### [The exercise]
What follows is a listing; restate every line of it word for word.
** BEGIN Dataset section **
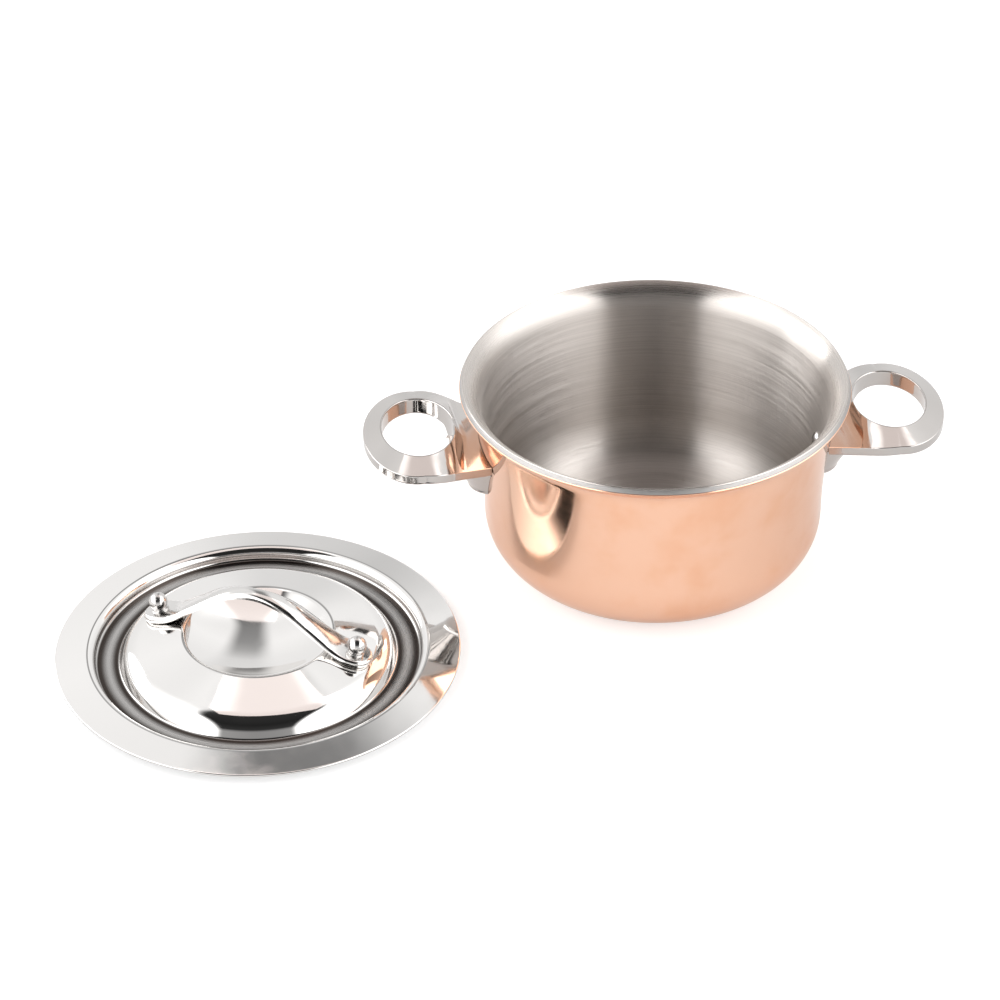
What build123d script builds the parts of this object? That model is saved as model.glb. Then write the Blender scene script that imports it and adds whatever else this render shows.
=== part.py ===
"""Two-handled copper pan with its lid lying beside it.

Millimetres, +Z up. The origin is the centre of the pan's flat base, on the table. The two
ring handles lie along X. The lid lies on the table to the left of the pan and nearer the
viewer, right side up, with its strap handle turned a little from X.
"""
import os
from math import acos, asin, atan2, cos, radians, sin, sqrt, tan

from build123d import *

# Pan body
pan_height = 62.3
base_flat_radius = 35.2
corner_radius = 17.3
belly_top = 17.7
lean_radius = 212.0
flare_radius = 8.2
lip_inset = 3.7

# Clad sheet, from the outside in
copper_thickness = 0.4
core_thickness = 1.3
lining_thickness = 0.5

# Ring handle, measured out from the pan's side and down from its rim
ring_offset = 18.4
ring_half_length = 19.0
ring_half_width = 23.8
shoulder_inset = 0.4
ring_top_drop = 12.0
bevel_height = 2.3
bevel_toe_inset = 3.4
ring_band = 3.2
hole_shift = 2.2
hole_half_length = 11.1
hole_half_width = 15.7
hole_land = 0.5
flank_turn = 112.0
neck_drop = 3.7
neck_rise = 1.4
neck_thickness = 1.6
foot_depth = 16.4
foot_inset = 1.9
foot_radius = 7.5
foot_collar = 1.8
foot_waist_radius = 11.0
foot_waist_rise = 8.0
foot_top_radius = 16.8
foot_round = 1.6
seat_clearance = 0.05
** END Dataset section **
### [Expected answer]
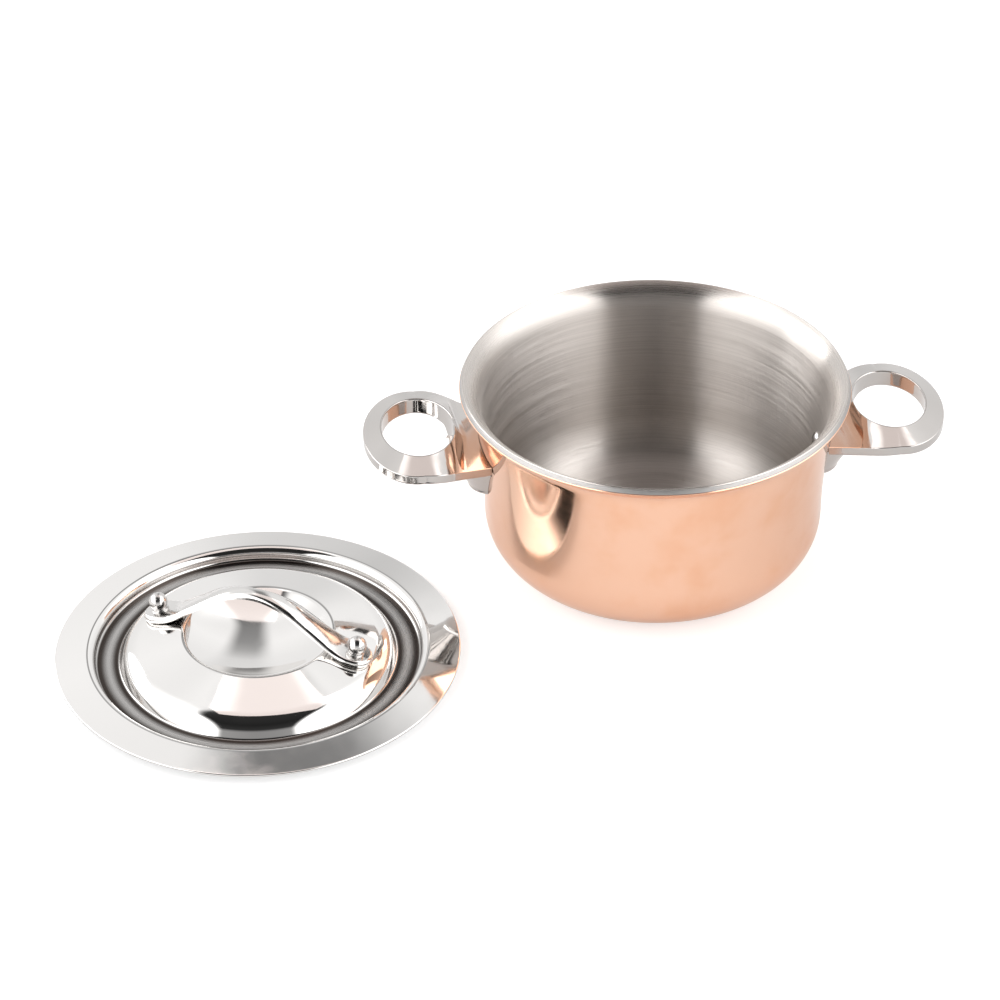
What build123d script builds the parts of this object? That model is saved as model.glb. Then write the Blender scene script that imports it and adds whatever else this render shows.
=== part.py ===
"""Two-handled copper pan with its lid lying beside it.

Millimetres, +Z up. The origin is the centre of the pan's flat base, on the table. The two
ring handles lie along X. The lid lies on the table to the left of the pan and nearer the
viewer, right side up, with its strap handle turned a little from X.
"""
import os
from math import acos, asin, atan2, cos, radians, sin, sqrt, tan

from build123d import *

# Pan body
pan_height = 62.3
base_flat_radius = 35.2
corner_radius = 17.3
belly_top = 17.7
lean_radius = 212.0
flare_radius = 8.2
lip_inset = 3.7

# Clad sheet, from the outside in
copper_thickness = 0.4
core_thickness = 1.3
lining_thickness = 0.5

# Ring handle, measured out from the pan's side and down from its rim
ring_offset = 18.4
ring_half_length = 19.0
ring_half_width = 23.8
shoulder_inset = 0.4
ring_top_drop = 12.0
bevel_height = 2.3
bevel_toe_inset = 3.4
ring_band = 3.2
hole_shift = 2.2
hole_half_length = 11.1
hole_half_width = 15.7
hole_land = 0.5
flank_turn = 112.0
neck_drop = 3.7
neck_rise = 1.4
neck_thickness = 1.6
foot_depth = 16.4
foot_inset = 1.9
foot_radius = 7.5
foot_collar = 1.8
foot_waist_radius = 11.0
foot_waist_rise = 8.0
foot_top_radius = 16.8
foot_round = 1.6
seat_clearance = 0.05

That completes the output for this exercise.